Given material:
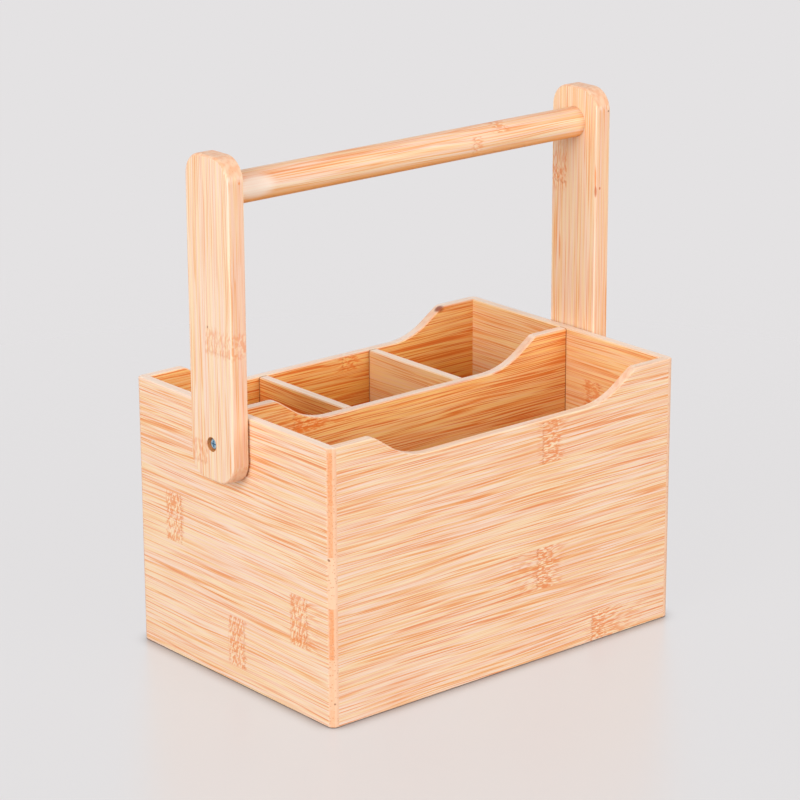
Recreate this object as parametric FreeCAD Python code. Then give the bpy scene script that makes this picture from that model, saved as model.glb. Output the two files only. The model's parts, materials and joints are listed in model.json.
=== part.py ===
import FreeCAD, Part
import math
import os

# Utensil caddy: an open bamboo box with scooped rims, one long front compartment, three rear
# cells and a carrying handle that swings on two pivot screws.
# Millimetres. +X runs along the box, +Y to the back, +Z up; the origin is the centre of the footprint.

# box
box_length = 250.0
box_depth = 171.0
box_height = 156.0
wall = 6.0
corner_radius = 4.0
rebate_depth = 1.5
arris = 0.8
inner_chamfer = 0.6
foot_chamfer = 0.5

# scooped rim, shared by the front panel, the back panel and the middle divider
scoop_depth = 16.0
scoop_slope = 0.6745
shoulder_length = 28.2
lip_radius = 7.0
root_radius = 46.0

# dividers
divider_thickness = 6.0
rear_cells = 3

# bottom board, held in grooves
bottom_thickness = 4.0
bottom_lift = 5.0
groove_depth = 3.0
groove_play = 0.15

# handle
arm_length = 179.0
arm_width = 37.0
arm_thickness = 11.0
arm_corner = 13.0
arm_arris = 1.5
arm_inner_chamfer = 0.8
bar_diameter = 17.5
bar_from_arm_end = 20.5
bar_bevel = 0.6
socket_depth = 6.0
socket_play = 0.05

# pivots
pivot_below_rim = 16.0
pivot_from_arm_end = 21.0
screw_diameter = 3.5
screw_length = 25.0
screw_point = 3.5
head_diameter = 7.0
head_height = 2.6
head_chamfer = 1.1
head_sink = 1.3
recess_span = 3.8
recess_width = 0.9
recess_depth = 1.5
counterbore_diameter = 8.0
pivot_play = 0.05
screw_hole_play = 0.02
washer_diameter = 11.0
washer_thickness = 0.7
washer_bore_play = 0.1
washer_play = 0.1

# places that follow from the sizes above
half_length = box_length / 2
half_depth = box_depth / 2
inner_half_length = half_length - wall
inner_half_depth = half_depth - wall
rim_low = box_height - scoop_depth
floor_top = bottom_lift + bottom_thickness
arm_inner_x = half_length + washer_thickness + washer_play
arm_outer_x = arm_inner_x + arm_thickness
pivot_z = box_height - pivot_below_rim
arm_bottom_z = pivot_z - pivot_from_arm_end
arm_top_z = arm_bottom_z + arm_length
bar_z = arm_top_z - bar_from_arm_end
head_seat_x = arm_outer_x - head_sink - head_height
screw_tip_x = head_seat_x - screw_length

SAME = 1e-6


def vec(x, y, z):
    return FreeCAD.Vector(x, y, z)


def mirrored(shape):
    return shape.mirror(vec(0, 0, 0), vec(1, 0, 0))


def edges_on(solid, axis, value, keep):
    """Edges that lie in the plane where the axis has this value, and whose box passes keep."""
    found = []
    for edge in solid.Edges:
        box = edge.BoundBox
        low = getattr(box, axis + "Min")
        high = getattr(box, axis + "Max")
        if abs(low - value) < SAME and abs(high - value) < SAME and keep(box):
            found.append(edge)
    return found


def cylinder_along_x(diameter, x_from, x_to, z):
    return Part.makeCylinder(diameter / 2, x_to - x_from, vec(x_from, 0, z), vec(1, 0, 0))


def scooped_board(half_span, foot_z, thickness):
    """Board from foot_z up to the scooped rim, centred on Y, with square ends at the half span."""
    slope = math.atan(scoop_slope)
    half_slope = slope / 2
    lip_drop = lip_radius * (1 - math.cos(slope))
    root_rise = root_radius * (1 - math.cos(slope))
    ramp_drop = scoop_depth - lip_drop - root_rise

    lip_x = half_length - shoulder_length
    ramp_top_x = lip_x - lip_radius * math.sin(slope)
    ramp_foot_x = ramp_top_x - ramp_drop / scoop_slope
    low_x = ramp_foot_x - root_radius * math.sin(slope)

    def at(x, z):
        return vec(x, -thickness / 2, z)

    def rim_side(side):
        lip_middle = at(side * (lip_x - lip_radius * math.sin(half_slope)),
                        box_height - lip_radius * (1 - math.cos(half_slope)))
        root_middle = at(side * (low_x + root_radius * math.sin(half_slope)),
                         rim_low + root_radius * (1 - math.cos(half_slope)))
        ramp_top = at(side * ramp_top_x, box_height - lip_drop)
        ramp_foot = at(side * ramp_foot_x, rim_low + root_rise)
        return [
            Part.LineSegment(at(side * half_span, foot_z), at(side * half_span, box_height)),
            Part.LineSegment(at(side * half_span, box_height), at(side * lip_x, box_height)),
            Part.Arc(at(side * lip_x, box_height), lip_middle, ramp_top),
            Part.LineSegment(ramp_top, ramp_foot),
            Part.Arc(ramp_foot, root_middle, at(side * low_x, rim_low)),
        ]

    level = [
        Part.LineSegment(at(-low_x, rim_low), at(low_x, rim_low)),
        Part.LineSegment(at(-half_span, foot_z), at(half_span, foot_z)),
    ]
    curves = rim_side(-1) + rim_side(1) + level
    outline = Part.Wire(Part.__sortEdges__([curve.toShape() for curve in curves]))
    return Part.Face(outline).extrude(vec(0, thickness, 0))


def front_panel():
    """Scooped board between the end panels, with a square tongue at each end for their rebates."""
    board = scooped_board(inner_half_length, 0.0, wall)

    def on_the_rim(box):
        return box.XLength > SAME and box.ZMin > floor_top

    board = board.makeFillet(arris, edges_on(board, "Y", -wall / 2, on_the_rim))
    board = board.makeChamfer(inner_chamfer, edges_on(board, "Y", wall / 2, on_the_rim))
    foot = edges_on(board, "Y", -wall / 2, lambda box: box.XLength > SAME and box.ZMax < SAME)
    board = board.makeChamfer(foot_chamfer, foot)
    board.translate(vec(0, wall / 2 - half_depth, 0))

    tongue = Part.makeBox(rebate_depth, wall, box_height, vec(inner_half_length, -half_depth, 0))

    def on_the_outside(box):
        return box.YMax < SAME - half_depth

    tongue = tongue.makeFillet(arris, edges_on(tongue, "Z", box_height, on_the_outside))
    tongue = tongue.makeChamfer(foot_chamfer, edges_on(tongue, "Z", 0.0, on_the_outside))

    panel = board.fuse([tongue, mirrored(tongue)]).removeSplitter()
    reach = inner_half_length + rebate_depth
    groove = Part.makeBox(2 * reach, groove_depth, bottom_thickness + groove_play,
                          vec(-reach, -inner_half_depth - groove_depth, bottom_lift))
    return panel.cut(groove)


def back_panel():
    return front_panel().mirror(vec(0, 0, 0), vec(0, 1, 0))


def end_panel_lip():
    """Rounded front corner of the right end panel, thinned by the rebate behind it."""
    inside_x = inner_half_length + rebate_depth
    lip = Part.makeBox(half_length - inside_x, wall, box_height, vec(inside_x, -half_depth, 0))
    corner = edges_on(lip, "X", half_length, lambda box: box.YMax < SAME - half_depth)
    lip = lip.makeFillet(min(corner_radius, half_length - inside_x - SAME), corner)

    def on_the_outside(box):
        return box.XMax > inside_x + SAME and box.YMin < -inner_half_depth - SAME

    lip = lip.makeFillet(arris, edges_on(lip, "Z", box_height, on_the_outside))
    return lip.makeChamfer(foot_chamfer, edges_on(lip, "Z", 0.0, on_the_outside))


def right_end_panel():
    """Straight-topped panel over the front and back panels' ends, bored for the pivot screw."""
    panel = Part.makeBox(wall, 2 * inner_half_depth, box_height,
                         vec(inner_half_length, -inner_half_depth, 0))

    def along_the_top(box):
        return box.YLength > SAME and box.ZMin > floor_top

    panel = panel.makeFillet(arris, edges_on(panel, "X", half_length, along_the_top))
    panel = panel.makeChamfer(inner_chamfer, edges_on(panel, "X", inner_half_length, along_the_top))
    foot = edges_on(panel, "X", half_length, lambda box: box.YLength > SAME and box.ZMax < SAME)
    panel = panel.makeChamfer(foot_chamfer, foot)
    lip = end_panel_lip()
    panel = panel.fuse([lip, lip.mirror(vec(0, 0, 0), vec(0, 1, 0))]).removeSplitter()

    reach = inner_half_depth + groove_depth
    groove = Part.makeBox(groove_depth, 2 * reach, bottom_thickness + groove_play,
                          vec(inner_half_length, -reach, bottom_lift))
    bore = cylinder_along_x(screw_diameter + 2 * screw_hole_play, inner_half_length, half_length, pivot_z)
    return panel.cut([groove, bore])


def bottom_panel():
    half_x = inner_half_length + groove_depth - groove_play
    half_y = inner_half_depth + groove_depth - groove_play
    return Part.makeBox(2 * half_x, 2 * half_y, bottom_thickness, vec(-half_x, -half_y, bottom_lift))


def middle_divider():
    """Scooped divider whose full-height ends take the pivot screws in their end grain."""
    board = scooped_board(inner_half_length, floor_top, divider_thickness)
    rims = []
    for y in (-divider_thickness / 2, divider_thickness / 2):
        rims += edges_on(board, "Y", y, lambda box: box.XLength > SAME and box.ZMin > floor_top + SAME)
    board = board.makeChamfer(inner_chamfer, rims)
    hole = cylinder_along_x(screw_diameter + 2 * screw_hole_play, screw_tip_x, inner_half_length, pivot_z)
    return board.cut([hole, mirrored(hole)])


def cross_divider(x):
    """Low divider between two rear cells, level with the low part of the scooped rims."""
    depth = inner_half_depth - divider_thickness / 2
    board = Part.makeBox(divider_thickness, depth, rim_low - floor_top,
                         vec(x - divider_thickness / 2, divider_thickness / 2, floor_top))
    rims = edges_on(board, "Z", rim_low, lambda box: box.YLength > SAME)
    return board.makeChamfer(inner_chamfer, rims)


def cross_divider_places():
    """Centres of the dividers that split the rear compartment into equal cells."""
    dividers = rear_cells - 1
    cell = (2 * inner_half_length - dividers * divider_thickness) / rear_cells
    pitch = cell + divider_thickness
    return [(index - (dividers - 1) / 2) * pitch for index in range(dividers)]


def right_arm():
    """Upright with rounded ends, a blind socket for the bar and a counterbored pivot bore."""
    arm = Part.makeBox(arm_thickness, arm_width, arm_length, vec(arm_inner_x, -arm_width / 2, arm_bottom_z))
    corners = [edge for edge in arm.Edges if edge.BoundBox.XLength > SAME]
    arm = arm.makeFillet(min(arm_corner, arm_width / 2 - arm_arris), corners)
    arm = arm.makeFillet(arm_arris, edges_on(arm, "X", arm_outer_x, lambda box: True))
    arm = arm.makeChamfer(arm_inner_chamfer, edges_on(arm, "X", arm_inner_x, lambda box: True))
    socket = cylinder_along_x(bar_diameter + 2 * socket_play, arm_inner_x, arm_inner_x + socket_depth, bar_z)
    bore = cylinder_along_x(screw_diameter + 2 * pivot_play, arm_inner_x, arm_outer_x, pivot_z)
    counterbore = cylinder_along_x(counterbore_diameter, head_seat_x, arm_outer_x, pivot_z)
    return arm.cut([socket, bore, counterbore])


def handle_bar():
    """Round bar seated on the bottoms of the two arm sockets."""
    reach = arm_inner_x + socket_depth
    bar = cylinder_along_x(bar_diameter, -reach, reach, bar_z)
    ends = [edge for edge in bar.Edges if edge.BoundBox.XLength < SAME]
    return bar.makeChamfer(bar_bevel, ends)


def right_screw():
    """Pan-head wood screw: a revolved head and pointed shank, with a cross recess in its crown."""
    shank = screw_diameter / 2
    head = head_diameter / 2
    crown_x = head_seat_x + head_height
    profile = [
        (screw_tip_x, 0),
        (screw_tip_x + screw_point, shank),
        (head_seat_x, shank),
        (head_seat_x, head),
        (crown_x - head_chamfer, head),
        (crown_x, head - head_chamfer),
        (crown_x, 0),
        (screw_tip_x, 0),
    ]
    outline = Part.makePolygon([vec(x, radius, pivot_z) for x, radius in profile])
    screw = Part.Face(outline).revolve(vec(0, 0, pivot_z), vec(1, 0, 0), 360)
    long_side = recess_span / 2
    short_side = recess_width / 2
    slots = []
    for half_y, half_z in ((long_side, short_side), (short_side, long_side)):
        slots.append(Part.makeBox(recess_depth, 2 * half_y, 2 * half_z,
                                  vec(crown_x - recess_depth, -half_y, pivot_z - half_z)))
    return screw.cut(slots)


def right_washer():
    """Thin washer that keeps the arm off the end panel."""
    outer = cylinder_along_x(washer_diameter, half_length, half_length + washer_thickness, pivot_z)
    bore = cylinder_along_x(screw_diameter + 2 * washer_bore_play, half_length,
                            half_length + washer_thickness, pivot_z)
    return outer.cut(bore)


def build_nodes():
    nodes = {
        "front_panel": front_panel(),
        "back_panel": back_panel(),
        "bottom_panel": bottom_panel(),
        "middle_divider": middle_divider(),
        "handle_bar": handle_bar(),
    }
    cross_names = ("left_cross_divider", "right_cross_divider")
    for name, x in zip(cross_names, cross_divider_places()):
        nodes[name] = cross_divider(x)
    paired = {
        "end_panel": right_end_panel(),
        "handle_arm": right_arm(),
        "pivot_screw": right_screw(),
        "pivot_washer": right_washer(),
    }
    for name, shape in paired.items():
        nodes["right_" + name] = shape
        nodes["left_" + name] = mirrored(shape)
    return nodes


os.makedirs("parts", exist_ok=True)
for node, shape in build_nodes().items():
    shape.exportStep("parts/" + node + ".step")
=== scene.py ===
import json
import math
from collections import namedtuple
import bpy
from mathutils import Euler, Matrix, Vector


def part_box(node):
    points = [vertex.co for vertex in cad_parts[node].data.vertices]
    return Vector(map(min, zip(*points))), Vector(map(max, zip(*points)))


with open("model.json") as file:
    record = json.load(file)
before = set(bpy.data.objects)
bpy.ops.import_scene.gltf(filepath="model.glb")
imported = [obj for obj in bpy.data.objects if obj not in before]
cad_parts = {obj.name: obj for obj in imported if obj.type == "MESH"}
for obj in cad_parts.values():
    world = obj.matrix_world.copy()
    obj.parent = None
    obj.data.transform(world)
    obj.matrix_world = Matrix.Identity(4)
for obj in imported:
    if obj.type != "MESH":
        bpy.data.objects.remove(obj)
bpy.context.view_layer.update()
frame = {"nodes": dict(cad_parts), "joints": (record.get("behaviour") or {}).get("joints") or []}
nodes = frame["nodes"]

MILLIMETRES = 1000.0
AXES = "XYZ"


def reach(node, axis):
    """How far a node reaches along an axis, in millimetres."""
    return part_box(node)[1][AXES.index(axis)] * MILLIMETRES


HALF_LENGTH = reach("right_end_panel", "X")
RIM_HEIGHT = reach("right_end_panel", "Z")
DIVIDER_END = reach("middle_divider", "X")
CROSS_DIVIDER_END = reach("left_cross_divider", "Y")
ARM_FRONT = -reach("left_handle_arm", "Y")
HEAD_ROOM = 0.5
COUNTERBORE_RADIUS = reach("left_pivot_screw", "Y") + HEAD_ROOM
PIVOT_HEIGHT = frame["joints"][0]["pos_m"][2] * MILLIMETRES

# shader tools ------------------------------------------------------------------------------------


def display(red, green, blue):
    """A colour given as display numbers from 0 to 255, as the linear colour that a socket takes."""
    linear = []
    for number in (red, green, blue):
        share = number / 255
        linear.append(share / 12.92 if share <= 0.04045 else ((share + 0.055) / 1.055) ** 2.4)
    return (*linear, 1.0)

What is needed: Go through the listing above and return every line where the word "joints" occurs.

Exercise output:
Recreate this object as parametric FreeCAD Python code. Then give the bpy scene script that makes this picture from that model, saved as model.glb. Output the two files only. The model's parts, materials and joints are listed in model.json.
frame = {"nodes": dict(cad_parts), "joints": (record.get("behaviour") or {}).get("joints") or []}
PIVOT_HEIGHT = frame["joints"][0]["pos_m"][2] * MILLIMETRES